Re: Conlang labels (wasR: Futurese, Chinese, Hz of NatLangs, etc.)
|From:||Wesley Parish <wes.parish@...>|
|Date:||Wednesday, May 15, 2002, 7:58|
On Wed, 15 May 2002 07:58, Christophe Grandsire wrote:
> En réponse à Tim May <butsuri@...>:
> > I've decided, now, that the reason I dislike this triangle is that
> > fictionality is more or less a binary quality. A language can be
> > fictional and also practical or abstract, perhaps, but it can't really
> > be "somewhat fictional" - you've either defined fictional speakers or
> > not.
> What about a conlang which is designed to be used in a fiction as a non-
> successful IAL that is not even spoken by its author? ;))))

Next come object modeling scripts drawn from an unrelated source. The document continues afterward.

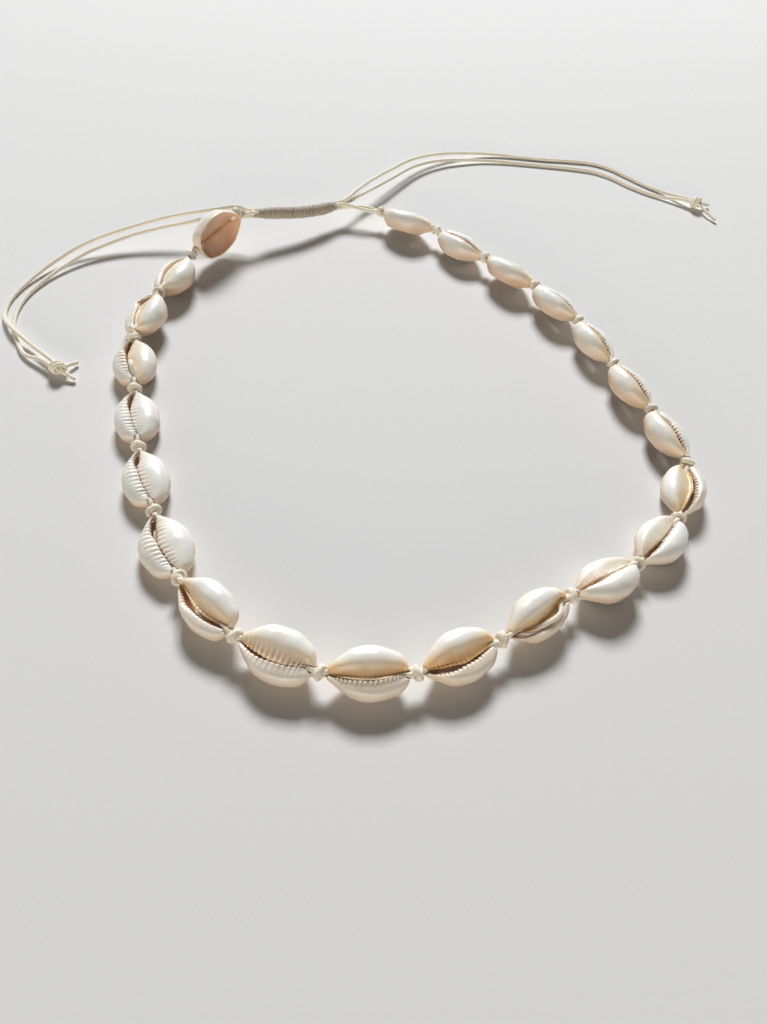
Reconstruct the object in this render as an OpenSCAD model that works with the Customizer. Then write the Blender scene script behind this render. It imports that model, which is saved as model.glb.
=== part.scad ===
// Shell necklace: cut cowrie shells knotted onto a doubled cord, closed by a sliding knot.
// It lies on a flat surface at z = 0, with the sliding knot towards +Y.

/* [Shells] */
// Height of a shell, from its cut back to the top of its lips
shell_h = 6.2; // [5.8:0.1:7]
// Thickness of a shell's wall
wall = 1.0; // [0.8:0.1:1.2]
// How far the cut rim lies inside the shell's outline
tuck = 0.9; // [0.4:0.1:1.2]
// How far the slit bows towards the outer lip
slit_bow = 1.0; // [0.6:0.1:1.4]
// Height of the string above the cut back of a shell
string_z = 3.4; // [3.2:0.1:3.5]

/* [Cord] */
// Thickness of one strand of the cord
cord_d = 1.2; // [0.9:0.1:1.2]
// Width of a knot between two shells
knot_w = 3.8; // [3:0.1:4]
// Height of a knot between two shells
knot_h = 3.4; // [2.8:0.1:3.6]
// Length of the knots next to the sliding knot
knot_len = 2.3; // [1.8:0.1:2.4]

/* [Sliding knot] */
// Thickness of the sliding knot
slider_d = 3.8; // [3.7:0.1:4.4]

/* [End knots] */
// Thickness of the knot at the end of a tail
end_knot_d = 4.6; // [4.2:0.1:4.8]
// Distance from the middle of an end knot to the flat where the strands go in
end_knot_flat = 1.5; // [1.2:0.1:1.7]

/* [Hidden] */
// The pair of strands, side by side
pair_w = 2 * cord_d;
pair_h = cord_d;
// How far apart the middles of two strands lie where they go into a knot
strand_gap = cord_d + 0.04;
// Gap between the tip of a shell and the ring where its stretch of string ends
tip_gap = 0.15;

// The shells in string order, from the left end of the sliding knot round the front.
// Each row: knot before the shell [x, y], outward lean and dip of the far end in degrees,
// length and width of the shell.
LOOP = [
    // x, y,         lean, dip, length, width
    [[-59.0,  66.5],  100,   12,    18.0,   12.4],
    [[-70.0,  48.0],   22,    0,    17.2,   11.4],
    [[-74.5,  28.0],   25,    0,    17.2,   11.8],
    [[-76.0,   9.0],    5,    0,    17.0,   11.6],
    [[-70.0,  -9.5],    0,    0,    17.0,   11.4],
    [[-63.0, -29.5],    0,    0,    17.2,   11.2],
    [[-54.0, -48.0],    0,    0,    17.4,   12.2],
    [[-43.0, -66.0],   30,    0,    16.8,   11.2],
    [[-28.0, -78.0],   25,    0,    17.2,   12.0],
    [[ -9.5, -83.5],   28,    0,    17.6,   11.4],
    [[ 10.0, -81.0],   25,    0,    17.2,   11.6],
    [[ 27.5, -70.5],   35,    0,    17.2,   10.8],
    [[ 43.0, -56.5],  -18,    0,    17.2,   11.2],
    [[ 59.5, -45.0],   -8,    0,    17.2,   11.4],
    [[ 71.5, -29.0],   -5,    0,    17.2,   11.4],
    [[ 76.0, -10.0],   22,    0,    17.0,   11.0],
    [[ 68.0,   7.5],   24,    0,    17.0,   11.0],
    [[ 59.0,  24.5],   24,    0,    17.0,   11.0],
    [[ 49.5,  42.5],   26,    0,    17.0,   11.2],
    [[ 36.5,  56.5],   30,    0,    17.0,   11.2],
    [[ 21.0,  68.0],   16,    0,    17.2,   11.4],
    [[  4.0,  80.5],   26,    0,    17.4,   11.4],
];
LAST_KNOT = [-16.0, 86.5];
// How far the first shell hangs above the surface, on its stiff cord
first_hang = 2.2;
SHELLS = len(LOOP);

// Half of the ring of wall round a shell's slit, from its wide tip to its narrow tip.
// Each row: angle about the outline, height as a share of shell_h, half width of the slit.
SECTIONS = [
    // angle, height, slit
    [   0,    0.40,   0.00],
    [  10,    0.42,   1.20],
    [  22,    0.76,   1.50],
    [  38,    0.94,   1.00],
    [  56,    1.00,   0.50],
    [  78,    1.00,   0.45],
    [ 102,    1.00,   0.50],
    [ 124,    0.98,   0.75],
    [ 144,    0.93,   1.35],
    [ 158,    0.74,   1.55],
    [ 170,    0.42,   1.20],
    [ 180,    0.40,   0.00],
];
// How much wider the outline is at the wide tip
egg = 0.10;
// Height of the outer lip's side as a share of the inner side's
lip_share = 0.93;
// Length of wall at each tip, beyond the end of the slit
tip_wall = 1.3;
// Share of the way from the slit to the outline over which the wall is never hollow
lip_solid = 0.15;

// Middle line of the sliding knot, from its left end to its right end
SLIDER_ROUTE = [
    [-55.5, 67.5, 9.8], [-51.0, 70.5, 8.8], [-46.5, 73.0, 8.1], [-42.0, 75.5, 7.4],
    [-38.0, 78.5, 6.8], [-34.0, 82.0, 6.2], [-30.5, 85.5, 5.8],
];
SLIDER_SIDES = 12;

// Middles of the knots at the ends of the tails, and the heading in which the tails go in
LEFT_END = [-92.5, -5.0, end_knot_d / 2];
LEFT_HEADING = [0.82, -0.57, 0];
RIGHT_END = [98.5, 126.5, end_knot_d / 2];
RIGHT_HEADING = [0.94, -0.34, 0];
// Tips of the cut strands that stand out of each end knot
LEFT_STUBS = [[-89.0, -0.5, 0.8], [-87.5, -7.0, 0.8]];
RIGHT_STUBS = [[104.0, 128.5, 0.8], [105.0, 118.5, 0.8]];

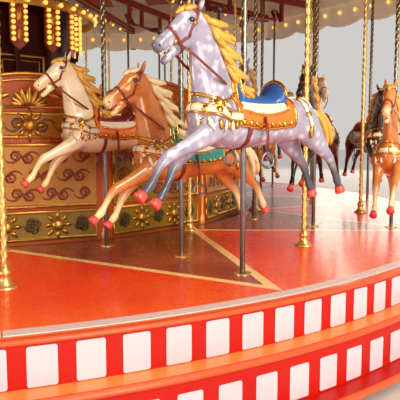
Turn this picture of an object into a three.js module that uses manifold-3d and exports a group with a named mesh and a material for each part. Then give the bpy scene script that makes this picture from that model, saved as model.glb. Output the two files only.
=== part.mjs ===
// A three-abreast galloping-horse roundabout, built as one scene graph. Millimetres, +Z up, origin on the
// ground at the centre of the ride. The horses face clockwise, seen from above.
import * as THREE from "three";
import { mergeVertices } from "three/addons/utils/BufferGeometryUtils.js";
import Module from "manifold-3d";

const wasm = await Module();
wasm.setup();

// Driving dimensions of the whole ride
const ROWS = 12;
const BAY = (2 * Math.PI) / ROWS;
const ROW_IN_BAY = 0.55;
const QUARTERS = 4;
const ROWS_PER_QUARTER = ROWS / QUARTERS;
const SEAT_GAP = 0.3;
const RUNNING_GAP = 6;

const DECK_TOP = 800;
const DECK_THICKNESS = 70;
const DECK_INNER_R = 3480;
const DECK_EDGE_R = 5900;
const STEP_BOARD = 30;
const STEP_RISE = 308;
const STEP_GOING = 130;
const STEP_NOSING = 20;
const STEP_TREAD = 48;
const ARC_STEPS_PER_ROW = 3;

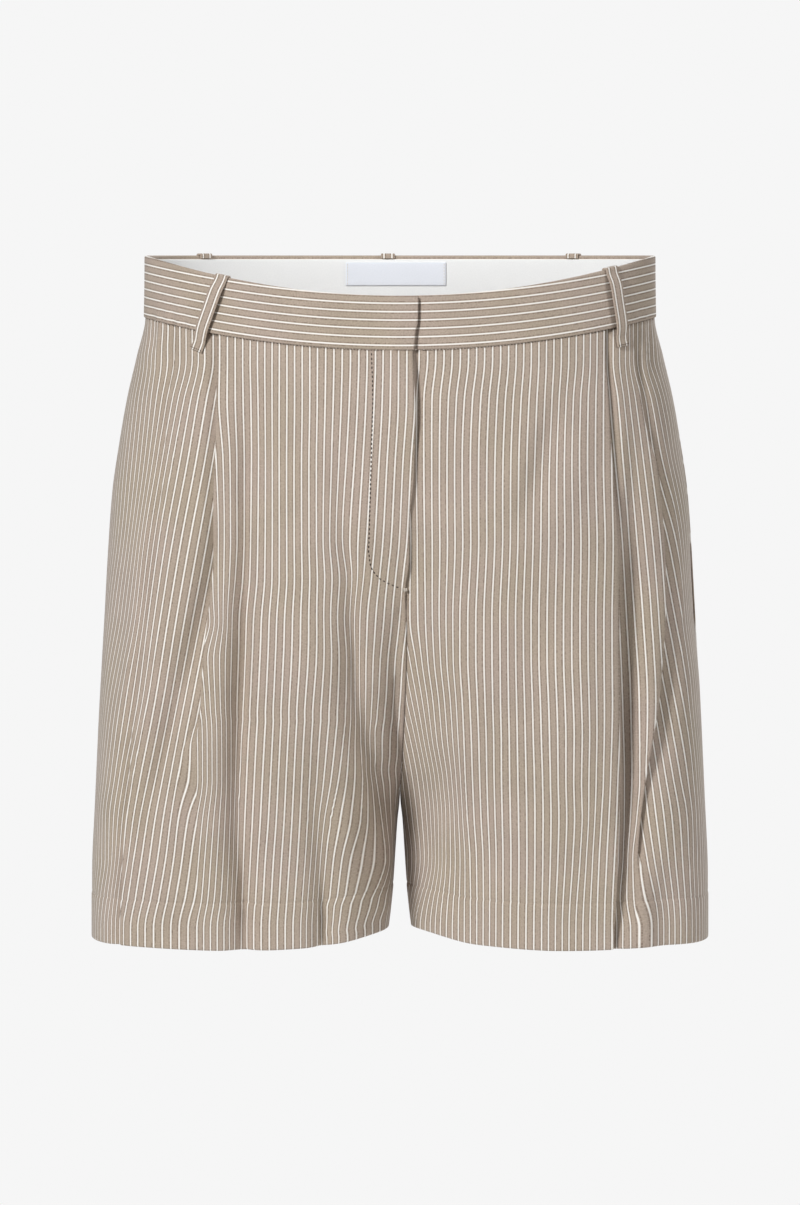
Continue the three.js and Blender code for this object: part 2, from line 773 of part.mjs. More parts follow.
const SIDES = { left: LEFT, right: RIGHT };
for (const [name, side] of Object.entries(SIDES)) {
  add("front_" + name, panel(FRONT, side));
  add("back_" + name, panel(BACK, side));
  add("waistband_front_" + name, frontBand(side));
  add("facing_front_" + name, frontFacing(side), facingCloth);
  add("pocket_bag_" + name, pocketBag(side), bagCloth);
}
add("waistband_back", backStrip(0, SEAM_Z, bandDepth, BAND_CLOTH));
add("facing_back", backStrip(-FACING_DROP, SEAM_Z, facingDepth, FACING_CLOTH), facingCloth);
add("label", label(), labelCloth);
add("zip", flyStrip(zipColumns, zipDepth, ZIP_CLOTH), tape);
add("fly_shield", flyStrip(shieldColumns, shieldDepth, CLOTH));

// Belt loops: where each one's top and end lie from the middle.
add("belt_loop_front_left", beltLoop(FRONT, LEFT, 144.4, 152.8));
add("belt_loop_front_right", beltLoop(FRONT, RIGHT, 121.5, 139.3));
add("belt_loop_back_left", beltLoop(BACK, LEFT, 123, 123));
add("belt_loop_back_centre", beltLoop(BACK, LEFT, -8.6, -8.6));
add("belt_loop_back_right", beltLoop(BACK, RIGHT, 138.4, 138.4));

export default shorts;
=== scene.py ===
"""Pinstriped bermuda shorts with pleated fronts, filled out as when worn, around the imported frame.

Millimetres in the tables, metres in Blender. X runs to the wearer's left, Y to the back and Z up.
"""

import math
from types import SimpleNamespace

import bpy
import numpy as np
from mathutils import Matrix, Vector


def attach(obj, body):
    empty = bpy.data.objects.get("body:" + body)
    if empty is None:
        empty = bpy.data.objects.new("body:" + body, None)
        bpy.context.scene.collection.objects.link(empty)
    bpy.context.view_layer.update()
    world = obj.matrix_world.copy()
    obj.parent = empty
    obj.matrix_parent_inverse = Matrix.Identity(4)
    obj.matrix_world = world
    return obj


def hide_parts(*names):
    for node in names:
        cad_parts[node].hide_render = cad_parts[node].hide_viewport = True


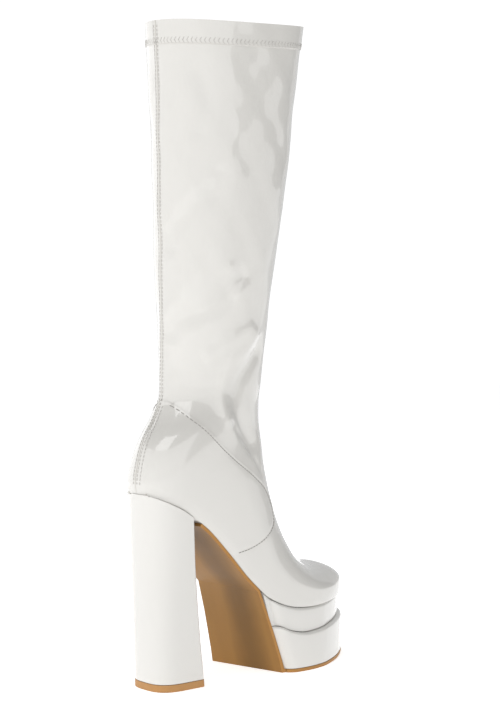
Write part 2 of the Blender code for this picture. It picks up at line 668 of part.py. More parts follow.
def build_outsole(collection):
    """The sheet under the waist, down the back of the platform and along its tread."""
    bed = sections_along(np.linspace(SHANK_START, SHANK_END, WAIST_STATIONS))
    line = np.stack([bed["back_along"], bed["back_z"]], axis=1)
    slope = table(PLATFORM_SLOPE)[::-1]
    corner = BACK_STATIONS - 1
    faces = [platform_ring(0.0, lambda a, z=z: np.full(len(a), z)) for z in slope[1:-1, 0]]
    tread = platform_ring(0.0, lambda a: tread_height(a) + SOLE_THICKNESS)
    rings = []
    for drop in (SOLE_THICKNESS, 0.0):
        sides = []
        for number, side in ((0, 1), (1, -1)):
            moved = offset_line(line, -(BED_GAP + drop))
            reach = bed["back_out"] + side * (bed["feather"] + SOLE_LEDGE)
            waist = np.stack([moved[:, 0], reach, moved[:, 1]], axis=1)
            down = np.array([face[number][corner] for face in faces])
            down += np.array([-SLOPE_GAP - SLOPE_NORMAL[0] * drop, 0.0, -SLOPE_NORMAL[1] * drop])
            flat = tread[number][corner:].copy()
            flat[:, 2] -= drop
            flat[0, 0] -= SLOPE_NORMAL[0] * drop + SLOPE_GAP
            sides.append(np.vstack([waist, down, flat]))
        rings.append(tuple(sides))
    return ring_solid("outsole", rings, "tan", collection)


def build():
    for obj in list(bpy.data.objects):
        bpy.data.objects.remove(obj)
    boot = new_collection("gogo_boot")
    cutters = new_collection("gogo_boot_cutters")
    upper = build_upper(boot)
    add_quarter(upper, cutters)
    add_boolean(upper, build_zip(boot, cutters), "DIFFERENCE")
    build_slider(boot, cutters)
    build_insole(boot)
    build_tier(
        "platform_bottom_tier", 0.0,
        lambda a: tread_height(a) + SOLE_THICKNESS + GAP, lambda a: tier_height(a) - GAP / 2, boot,
    )
    build_tier(
        "platform_top_tier", TIER_LEDGE,
        lambda a: tier_height(a) + GAP / 2, lambda a: bed_height(a) - BED_GAP, boot,
    )
    build_outsole(boot)
    build_heel("heel", TOP_PIECE_THICKNESS + GAP, HEEL_SEAT, boot, "patent", seat=True)
    build_heel("top_piece", 0.0, TOP_PIECE_THICKNESS, boot, "tan")
    bpy.context.view_layer.update()


build()
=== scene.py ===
"""Looks of the knee-high platform go-go boot: off-white patent, stitched seams, tan sole and dark zip pull.

Tables and sizes are in millimetres. A place on the boot is (along, out, z): "along" runs forward from
the back of the heel, "out" runs from the inner to the outer side, and z is the height.
"""

import math

import bmesh
import bpy
import numpy as np
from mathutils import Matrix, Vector
from mathutils.bvhtree import BVHTree


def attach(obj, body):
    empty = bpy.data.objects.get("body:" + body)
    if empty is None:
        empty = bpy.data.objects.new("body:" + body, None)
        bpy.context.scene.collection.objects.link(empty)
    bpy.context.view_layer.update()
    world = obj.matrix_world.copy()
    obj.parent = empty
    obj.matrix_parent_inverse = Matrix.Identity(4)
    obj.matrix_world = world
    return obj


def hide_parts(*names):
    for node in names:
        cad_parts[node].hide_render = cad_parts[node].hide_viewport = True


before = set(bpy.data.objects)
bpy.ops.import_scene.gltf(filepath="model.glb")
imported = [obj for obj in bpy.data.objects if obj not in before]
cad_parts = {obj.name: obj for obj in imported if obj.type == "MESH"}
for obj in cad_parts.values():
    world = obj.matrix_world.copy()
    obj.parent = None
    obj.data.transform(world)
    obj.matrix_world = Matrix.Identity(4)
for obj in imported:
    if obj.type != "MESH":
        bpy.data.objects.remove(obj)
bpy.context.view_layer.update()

MM = 0.001
CENTRE_ALONG = 109.8
CENTRE_OUT = 12.4

# Driving sizes, as the solids have them
BOOT_HEIGHT = 509.0
WALL = 1.8
GAP = 0.3
HEM_BAND = 18.0
HEM_STEP = 0.5
COLLAR_DIP = 3.0
LASTING_MARGIN = 12.0
QUARTER_STEP = 0.9
SOLE_THICKNESS = 2.6
TOP_PIECE_THICKNESS = 5.6
TIER_LEDGE = 3.2
TIER_EDGES = (0.5, 2.4)
HEEL_TURN = 4.0
HEEL_TOP = 150.0
HEEL_CORNER = 3.0
BREAST_WIDTH = 0.97
HEEL_EDGE = 0.5
TOP_PIECE_EDGE = 0.4
BED_GAP = 1.2 * GAP

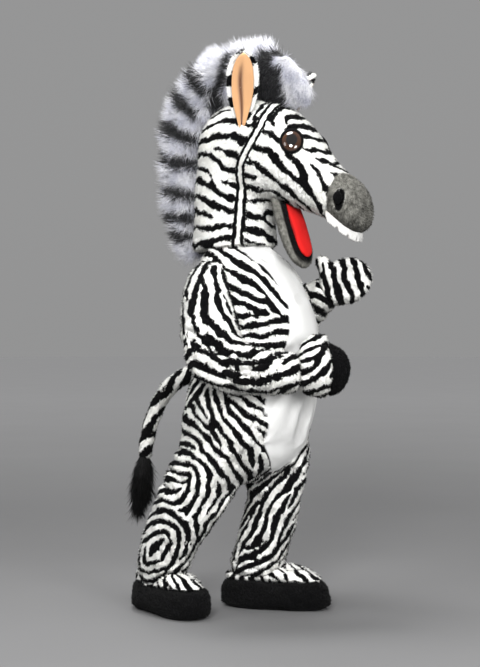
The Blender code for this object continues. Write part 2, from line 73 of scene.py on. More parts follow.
studio = {
    "distance": 5.5,
    "turn": 30.0,  # degrees round from the figure's right side towards its front
    "height": 1.05,
    "tall": 2.515,  # metres of the figure's plane from the top to the bottom of the picture
    "floorReach": 60.0,
    "floorMiddle": 1.5,  # metres ahead of the figure, where the evenly dark round of the floor's painted shading has its middle
    "floorColour": (0.95, 0.95, 0.954),
    "floorPaintedShading": [  # metres beyond the dark round, and the grey painted there: painted shade that dips a little close by, and painted light that rises far out, where the lamps fall off, so that the floor meets the sky
        (0.0, 0.184), (0.8, 0.181), (1.6, 0.175), (2.6, 0.191), (3.6, 0.22), (4.6, 0.277), (5.8, 0.355),
        (7.2, 0.45), (9.0, 0.525), (12.0, 0.6), (18.0, 0.68),
    ],
    "skyTones": [  # upwards from the horizon, and grey
        (0.0, 0.293), (0.08, 0.3), (0.16, 0.303), (0.26, 0.304), (0.36, 0.31), (0.6, 0.48), (1.0, 0.52),
    ],
    "aim": 1.0,  # the height the lamps look at
    "lamps": {
        "key": {"place": (2.6, -6.2, 3.4), "size": 2.0, "power": 570},
        "fill": {"place": (6.0, -4.0, 2.0), "size": 2.6, "power": 350},
        "side": {"place": (-2.0, -4.8, 3.4), "size": 2.2, "power": 60},
        "top": {"place": (-0.2, -0.3, 4.4), "size": 1.4, "power": 125},
        "back": {"place": (-2.4, 2.6, 4.8), "size": 2.2, "power": 50},
    },
}
cameraTurn = math.radians(studio["turn"])


def towardsCamera(away, height):
    return at(away * math.sin(cameraTurn), -away * math.cos(cameraTurn), height)


def linkPiece(name, data):
    piece = bpy.data.objects.new(name, data)
    bpy.context.scene.collection.objects.link(piece)
    return piece


def makeCamera():
    bpy.context.scene.view_settings.view_transform = "Standard"
    lens = bpy.data.cameras.new("studioCamera")
    lens.sensor_width = 36
    lens.lens = lens.sensor_width * studio["distance"] / studio["tall"]
    camera = linkPiece("studioCamera", lens)
    camera.location = towardsCamera(studio["distance"], studio["height"])
    camera.rotation_euler = (math.pi / 2, 0, cameraTurn)
    bpy.context.scene.camera = camera


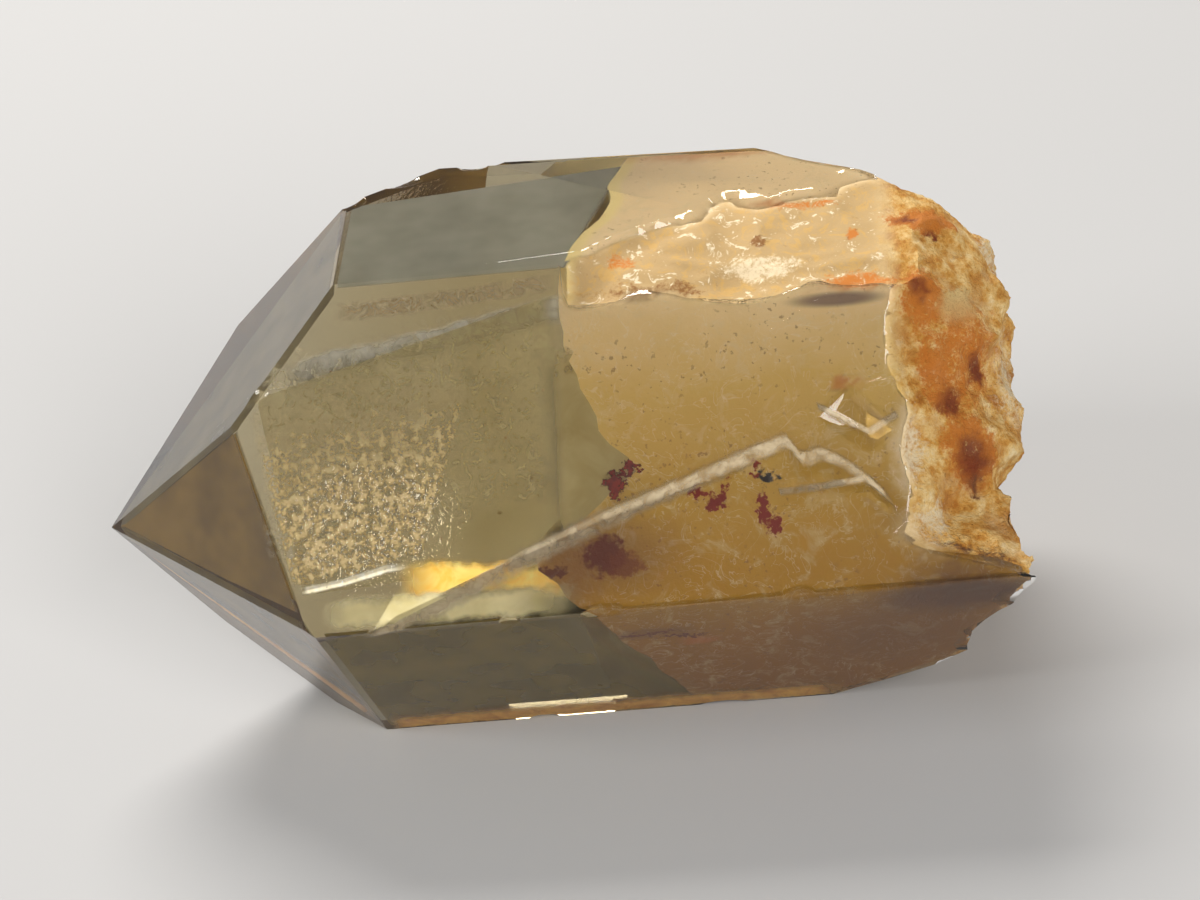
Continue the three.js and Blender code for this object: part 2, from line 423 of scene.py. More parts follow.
def veil_reach(y, z):
    """Where the veil stands, in millimetres from the tip, over a point of the cross section."""
    line = VEIL_LINE[0][1] if z < VEIL_LINE[0][0] else VEIL_LINE[-1][1]
    for (low, at_low), (high, at_high) in zip(VEIL_LINE, VEIL_LINE[1:]):
        if low <= z < high:
            line = at_low + (at_high - at_low) * smooth(low, high, z)
    inside = smooth(0.4, 5.0, under_fronts(y, z)) * smooth(13.2, 11.0, z)
    top = 0.26 * max(0.0, y - 1.4) * smooth(9.0, 12.5, z)
    wide_wave = noise.noise(Vector((y / 4.5, z / 4.5, 3.1)))
    fine_wave = noise.noise(Vector((y, z, 7.0)) / 1.4)
    back_wave = 3.2 * noise.noise(Vector((y / 7, z / 7, 1.7))) + 0.17 * (z - 1) - 0.5
    behind = smooth(5.0, 11.0, y) * back_wave * smooth(13.0, 10.0, z)
    return line + (VEIL_INSIDE - line) * inside + top + (0.7 * wide_wave + 0.3 * fine_wave) + behind


deselect_all()
bpy.ops.mesh.primitive_cube_add(size=1, location=from_tip(*VEIL_BLOCK_CENTER))
veil_block = bpy.context.object
veil_block.name = "veil_block"
veil_block.scale = VEIL_BLOCK_SIZE
bpy.ops.object.transform_apply(location=True, rotation=True, scale=True)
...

Dang, now that's a cool idea for a novel. Novelang, the all-new,
all-singing, all-dancing International Auxiliary Language that replicates the
boom and bust cycle of Volspuk, and ends with the inventor disavowing it
after - or not. Either way, it winds up much like the a prior
"philosophical" languages much loved of Western Europe, much in demand for
study by fascinated/obsessed language fans/philologists, and totally ignored
by everybody else.
Mau e ki, "He aha to mea nui?"
You ask, "What is the most important thing?"
Maku e ki, "He tangata, he tangata, he tangata."
I reply, "It is people, it is people, it is people."
> Sorry, I agree on the binariness (is that a word? :) ) of fictionality, but
> I could help saying this :)) .
> Take your life as a movie: do not let anybody else play the leading role.